FISH OIL PILL DOESN'T HELP HEART ILLS
Looks like a fish oil pill a day won't keep the doctor away.
Scientists who reviewed data from about 68,000 patients gathered in 20 trials over the past 24 years found that men and women taking fish oil supplements didn't lower their risk for a bevy of ills including heart attacks, strokes and death.
Diverging recommendations about the benefits of fish-oil supplements, which contain omega-3 polyunsaturated fatty acids, can "cause confusion in everyday clinical practice about whether to use these agents for cardiovascular protection," Moses Elisaf and his colleagues from the University of Ioannina in Greece wrote in the study.

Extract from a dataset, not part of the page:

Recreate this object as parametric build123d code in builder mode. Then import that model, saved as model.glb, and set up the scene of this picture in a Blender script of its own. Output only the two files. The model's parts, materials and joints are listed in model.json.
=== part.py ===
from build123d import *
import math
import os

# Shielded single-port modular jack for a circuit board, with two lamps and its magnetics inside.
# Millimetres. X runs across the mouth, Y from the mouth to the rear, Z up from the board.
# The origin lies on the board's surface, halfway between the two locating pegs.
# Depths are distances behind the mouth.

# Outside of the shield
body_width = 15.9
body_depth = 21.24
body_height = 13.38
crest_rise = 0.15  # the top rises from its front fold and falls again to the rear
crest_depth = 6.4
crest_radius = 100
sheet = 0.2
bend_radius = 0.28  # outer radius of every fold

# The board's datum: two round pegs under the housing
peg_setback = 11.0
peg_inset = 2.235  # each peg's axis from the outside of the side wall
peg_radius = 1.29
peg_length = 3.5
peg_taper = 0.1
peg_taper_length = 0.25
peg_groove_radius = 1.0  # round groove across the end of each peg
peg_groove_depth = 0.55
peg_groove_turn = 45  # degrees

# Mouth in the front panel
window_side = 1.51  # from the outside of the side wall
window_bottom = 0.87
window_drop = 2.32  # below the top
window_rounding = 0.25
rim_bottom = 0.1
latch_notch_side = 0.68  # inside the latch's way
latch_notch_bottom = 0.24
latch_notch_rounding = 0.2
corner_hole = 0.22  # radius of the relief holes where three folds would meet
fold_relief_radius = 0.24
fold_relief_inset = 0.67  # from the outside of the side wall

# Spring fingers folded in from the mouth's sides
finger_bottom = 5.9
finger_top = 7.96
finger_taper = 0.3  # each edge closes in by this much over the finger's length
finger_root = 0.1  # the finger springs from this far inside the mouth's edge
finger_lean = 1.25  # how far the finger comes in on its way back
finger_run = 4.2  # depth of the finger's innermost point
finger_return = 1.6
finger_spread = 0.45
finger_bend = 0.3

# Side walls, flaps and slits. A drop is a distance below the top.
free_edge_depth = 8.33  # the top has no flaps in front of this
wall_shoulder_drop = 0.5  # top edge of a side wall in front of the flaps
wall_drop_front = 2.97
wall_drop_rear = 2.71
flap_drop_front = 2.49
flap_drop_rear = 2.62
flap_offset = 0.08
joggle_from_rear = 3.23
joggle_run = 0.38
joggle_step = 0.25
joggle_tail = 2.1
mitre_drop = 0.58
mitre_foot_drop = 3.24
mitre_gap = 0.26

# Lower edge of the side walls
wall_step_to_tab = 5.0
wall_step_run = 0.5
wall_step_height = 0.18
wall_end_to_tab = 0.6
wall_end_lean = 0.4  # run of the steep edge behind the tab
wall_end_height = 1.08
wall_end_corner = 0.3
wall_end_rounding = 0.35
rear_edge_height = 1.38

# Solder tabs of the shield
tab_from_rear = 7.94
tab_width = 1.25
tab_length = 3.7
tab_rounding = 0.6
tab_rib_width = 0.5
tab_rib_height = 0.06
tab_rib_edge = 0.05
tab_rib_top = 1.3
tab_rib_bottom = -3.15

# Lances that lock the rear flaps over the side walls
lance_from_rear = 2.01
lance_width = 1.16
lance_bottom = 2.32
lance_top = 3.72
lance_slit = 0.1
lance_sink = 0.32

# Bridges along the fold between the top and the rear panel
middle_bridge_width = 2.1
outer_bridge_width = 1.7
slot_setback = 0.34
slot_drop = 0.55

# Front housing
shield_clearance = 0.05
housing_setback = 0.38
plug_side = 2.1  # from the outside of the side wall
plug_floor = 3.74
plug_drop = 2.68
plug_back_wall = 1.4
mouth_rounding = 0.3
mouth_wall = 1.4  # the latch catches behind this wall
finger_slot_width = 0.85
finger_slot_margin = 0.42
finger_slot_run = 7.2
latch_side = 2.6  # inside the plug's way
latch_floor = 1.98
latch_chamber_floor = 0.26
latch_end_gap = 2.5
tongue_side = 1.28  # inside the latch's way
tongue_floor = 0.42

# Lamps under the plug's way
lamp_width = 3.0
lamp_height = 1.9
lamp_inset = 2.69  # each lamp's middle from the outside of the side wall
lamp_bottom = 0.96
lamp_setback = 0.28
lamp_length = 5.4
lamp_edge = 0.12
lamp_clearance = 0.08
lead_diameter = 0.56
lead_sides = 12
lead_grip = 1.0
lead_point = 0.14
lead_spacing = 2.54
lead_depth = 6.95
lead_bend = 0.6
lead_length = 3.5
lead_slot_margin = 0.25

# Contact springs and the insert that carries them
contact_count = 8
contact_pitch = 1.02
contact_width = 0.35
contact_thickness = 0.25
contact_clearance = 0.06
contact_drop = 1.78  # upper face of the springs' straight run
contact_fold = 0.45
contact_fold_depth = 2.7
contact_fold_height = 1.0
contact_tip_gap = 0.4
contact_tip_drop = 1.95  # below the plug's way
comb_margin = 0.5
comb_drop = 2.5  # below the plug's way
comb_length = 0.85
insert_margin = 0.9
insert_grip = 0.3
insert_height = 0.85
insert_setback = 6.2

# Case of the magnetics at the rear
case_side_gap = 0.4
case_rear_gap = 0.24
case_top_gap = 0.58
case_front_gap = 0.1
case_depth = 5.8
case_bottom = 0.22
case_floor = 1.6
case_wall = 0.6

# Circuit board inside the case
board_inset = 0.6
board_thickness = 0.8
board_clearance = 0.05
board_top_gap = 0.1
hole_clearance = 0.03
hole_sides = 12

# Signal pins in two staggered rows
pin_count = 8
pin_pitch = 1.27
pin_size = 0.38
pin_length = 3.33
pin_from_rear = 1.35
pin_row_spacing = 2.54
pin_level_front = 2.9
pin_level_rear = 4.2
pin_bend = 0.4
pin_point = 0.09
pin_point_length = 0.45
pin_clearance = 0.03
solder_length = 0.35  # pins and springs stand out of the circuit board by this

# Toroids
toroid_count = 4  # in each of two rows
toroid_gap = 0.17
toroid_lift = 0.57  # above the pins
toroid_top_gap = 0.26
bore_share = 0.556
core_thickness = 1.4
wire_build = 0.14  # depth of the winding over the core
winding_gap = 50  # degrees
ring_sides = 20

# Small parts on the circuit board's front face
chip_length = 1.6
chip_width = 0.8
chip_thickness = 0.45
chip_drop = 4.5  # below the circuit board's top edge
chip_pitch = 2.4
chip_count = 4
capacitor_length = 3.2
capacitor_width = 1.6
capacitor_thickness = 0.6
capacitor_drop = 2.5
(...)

The scientists concluded that the use of fish-oil pills is unnecessary to ward off heart disease, a finding that contradicts other studies that said the supplements were beneficial.
The paper, published in the Journal of the American Medical Association, belongs to a form of research known as a meta-analysis, which evaluates data from previous investigations without doing new clinical work.

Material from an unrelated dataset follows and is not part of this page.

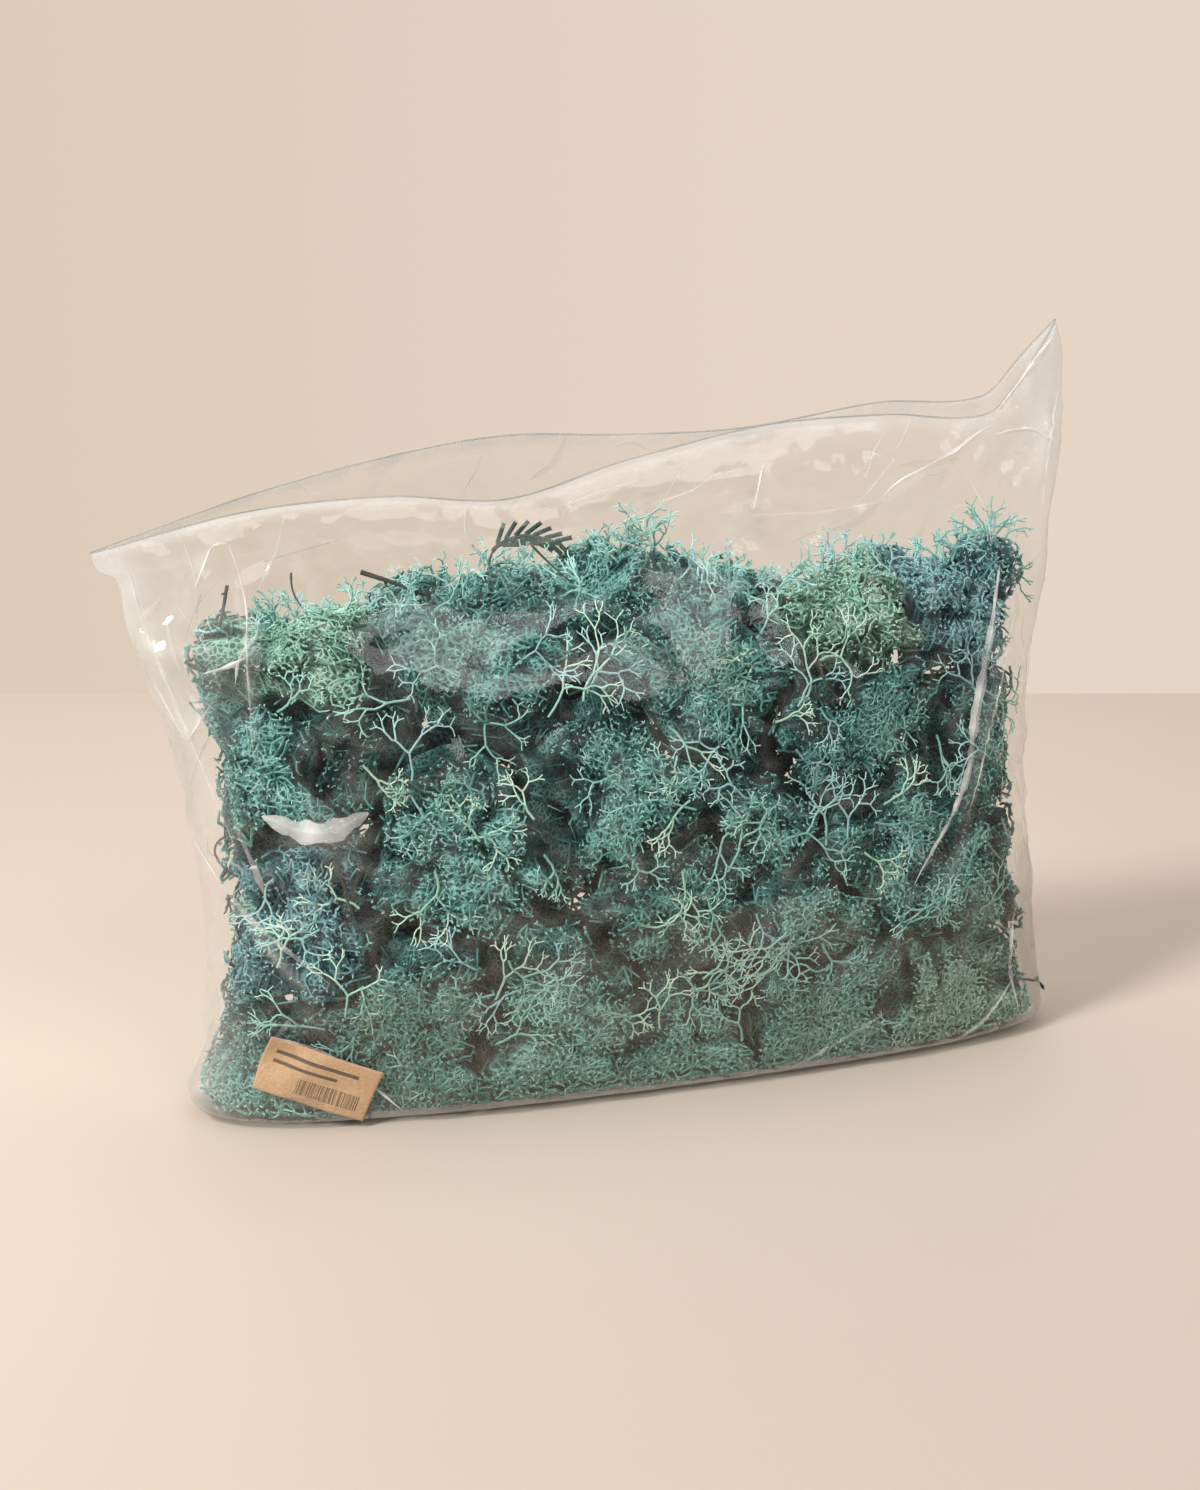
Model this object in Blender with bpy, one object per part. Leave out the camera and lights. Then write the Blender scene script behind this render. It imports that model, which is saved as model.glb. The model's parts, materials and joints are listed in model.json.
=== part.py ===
"""A clear film bag, standing on its base, packed with heads of dyed reindeer lichen.

Metres, +Z up. X runs along the bag's width and the front faces -Y. The origin is the middle
of the bag's footprint, on the surface that it stands on.
"""

import math
import random

import bmesh
import bpy
from mathutils import Matrix, Vector, noise
from mathutils.bvhtree import BVHTree

# Film of the bag. A flat tube 0.46 m wide, filled to a slab and pressed flat at its mouth.
FILM_THICKNESS = 0.0007
FILM_SHARE = 0.30
FILM_SIDES = 36
FILM_EDGES = (0, FILM_SIDES // 2)
FILM_RELIEF = 0.0035
FILM_WAVE = 0.050

# How the bag's outline changes on the way up: share of the way, left edge x and z, right edge x
# and z, half depth, and how boxy its section is (1 is an ellipse, less is fuller).
BAG_LEVELS = (
    (0.00, -0.176, 0.000, 0.202, 0.000, 0.046, 0.55),
    (0.05, -0.197, 0.006, 0.225, 0.006, 0.056, 0.58),
    (0.13, -0.190, 0.032, 0.220, 0.032, 0.063, 0.62),
    (0.30, -0.187, 0.085, 0.216, 0.083, 0.066, 0.66),
    (0.47, -0.194, 0.140, 0.212, 0.137, 0.063, 0.70),
    (0.62, -0.206, 0.188, 0.214, 0.190, 0.054, 0.74),
    (0.76, -0.217, 0.222, 0.223, 0.240, 0.038, 0.80),
    (0.88, -0.221, 0.241, 0.230, 0.290, 0.020, 0.90),
    (0.95, -0.2285, 0.246, 0.2312, 0.320, 0.009, 1.00),
    (1.00, -0.2315, 0.254, 0.2260, 0.343, 0.004, 1.00),
)
LOFT_STEPS = (0.0, 0.02, 0.05, 0.09, 0.14, 0.20, 0.27, 0.34, 0.41, 0.48, 0.55, 0.62, 0.69, 0.76,
              0.82, 0.88, 0.92, 0.96, 1.0)

# The mouth's two lips leave the straight line between its ends: share of the width, then the
# rise of the back lip and of the front lip.
LIP_RISE = (
    (0.00, 0.000, 0.000),
    (0.14, 0.007, 0.002),
    (0.28, 0.010, -0.006),
    (0.40, 0.007, -0.020),
    (0.52, -0.005, -0.016),
    (0.66, -0.016, -0.015),
    (0.80, -0.019, -0.024),
    (0.92, -0.028, -0.036),
    (0.965, -0.012, -0.020),
    (1.00, 0.000, 0.000),
)
LIP_STARTS = 0.55
SLACK_STARTS = 0.62
SLACK_SWAY = 0.007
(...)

HIGH-DOSE VITAMIN D SPEEDS TB RECOVERY
High doses of vitamin D speed the recovery of tuberculosis patients, according to a new study.
The inspiration for testing the idea, scientists from Queen Mary University of London and other British hospitals said, was that 19th-century tuberculosis patients were sent to the mountains to lie in the sun. Ultraviolet B rays in sunshine convert cholesterol in the skin into vitamin D.
In the decades before antibiotics, doctors knew that TB patients sometimes recovered, or at least lived longer, at high altitudes.